My artistic practice operates at the intersection of abstract drawing, ceramics, and sound. At the heart of my work lies an interest in mental phenomena and processes—inner realms of experience, those states, memories, and sensations that elude clear language or direct representation. The attempt to understand—emotional processes, thought structures, memories, or the relationship between body
and psyche—is a constant companion. I see my works as approaches to mental processes: fragile movements of thought and feeling that often become tangible only for a brief moment.
Research is an important component of my practice. I engage intensively with scholarly literature and theoretical approaches to consciousness, perception, and inner experiences. In doing so, I am less interested in the search for clear answers than in keeping questions and ambivalences open.

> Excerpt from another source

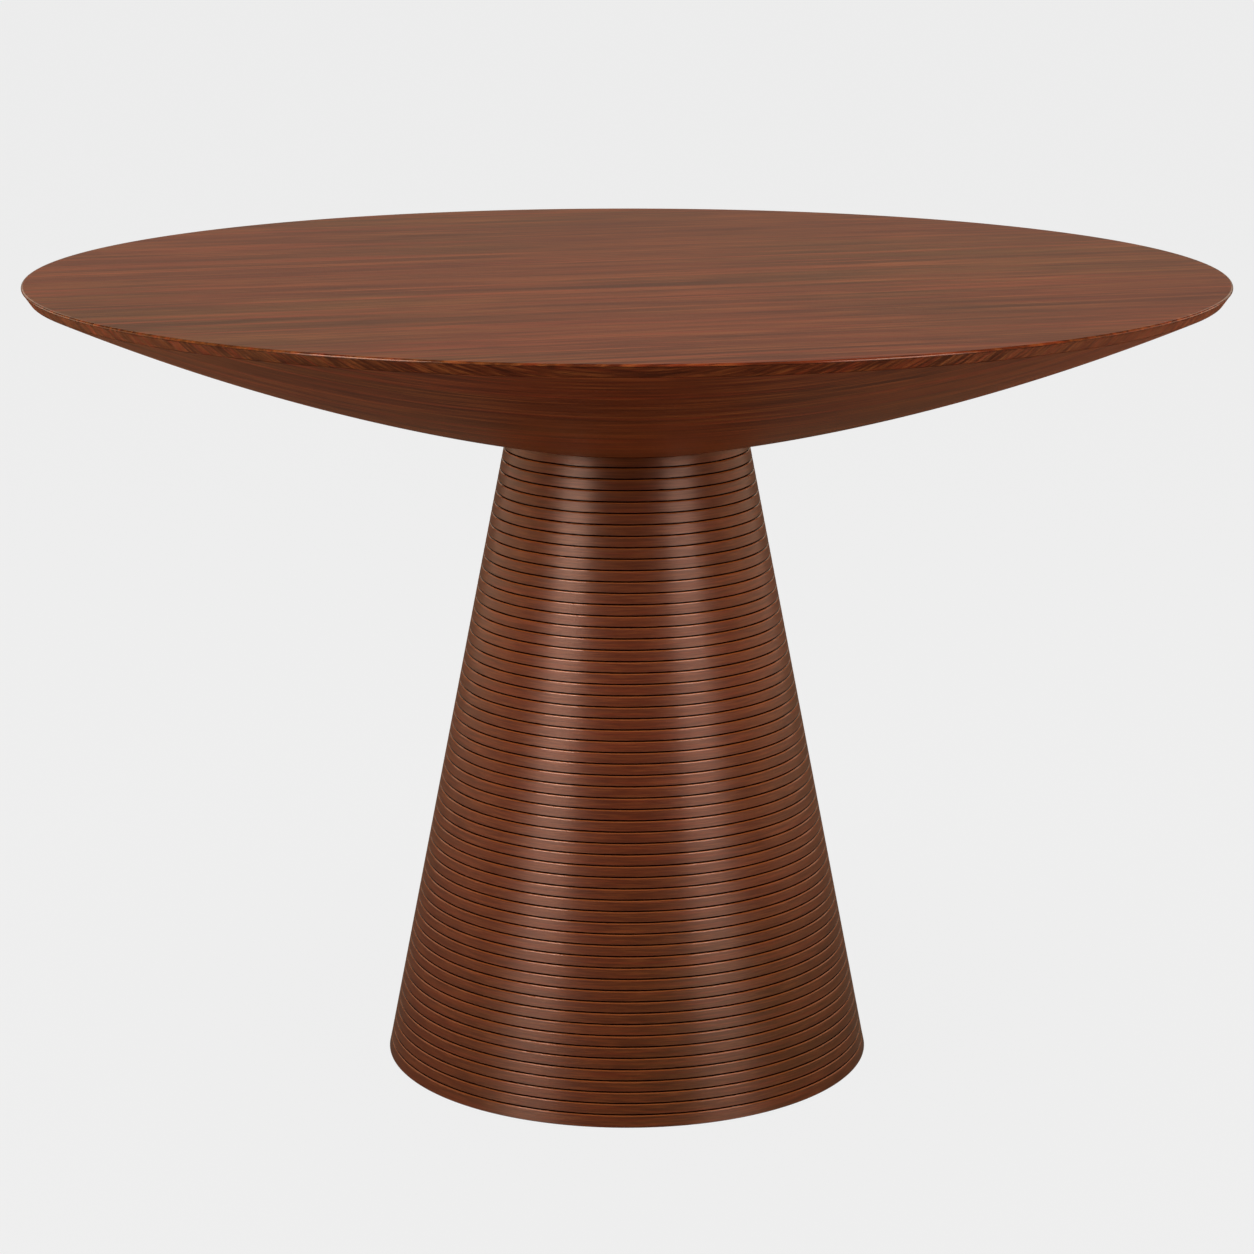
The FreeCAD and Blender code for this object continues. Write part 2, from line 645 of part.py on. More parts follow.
def keeper():
    """The plate under the top whose tongue hangs into the neck and takes the lock bolt."""
    places = [(x, y) for x in ("-10", "10") for y in ("keeper_plate_front + 8", "keeper_plate_back - 8")]
    screws = group(wood_screw(x, y, "seat_height", KEEPER_SCREW, True) for x, y in places)
    node(screws, "keeper_screws")
    plate = box(("-keeper_plate_side", "keeper_plate_side"), ("keeper_plate_front", "keeper_plate_back"),
                ("seat_height", "seat_height + leaf_thickness"))
    tongue = box(("-keeper_side", "keeper_side"), ("keeper_back - keeper_thickness", "keeper_back"),
                 ("lock_height - keeper_drop", "seat_height + overcut"))
    hole = cylinder("lock_radius + keeper_clearance", "keeper_back - keeper_thickness - overcut",
                    "keeper_thickness + 2 * overcut", "0", "lock_height", "Y")
    node(cut(joined([plate, tongue]), hole, screws), "keeper")
    return joined([plate, screws])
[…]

For me, theory does not become an illustration, but rather a resonant space that expands intuitive and artistic processes.
The starting point of my work is the attempt to make the invisible tangible through line, material, surface, and sound—dreamscapes, emotional tensions, subliminal memories, or fleeting movements of thought. I am less interested in concrete representation than in the question of how inner states can find form without being fully explained or defined.
The practice of drawing plays a central role in this. For me, drawing is not merely a visual medium, but a process of perception and insight. Through repetitive movements, condensations, and open forms, traces of inner dialogues emerge—fragile systems poised between control and letting go. Organic, poetic structures appear, overlap, dissolve again, and form interstices where intuition, memory, and physicality converge.
I also view sound and ceramics as extensions of this exploration. Sound opens up fleeting atmospheric spaces, while ceramics, through their physical presence and materiality, translate inner states into a tangible form. Both media allow me to make emotional and psychological processes experiential not only visually, but also spatially and sensually. My works are not self-contained narratives, but open approaches to the hidden—to those subjective inner worlds that can often only be communicated indirectly. I am interested in the moment when something remains simultaneously visible and intangible: a trace, an echo, a condensation of sensation. My artistic practice moves within this field of tension between material, perception, research, and imagination.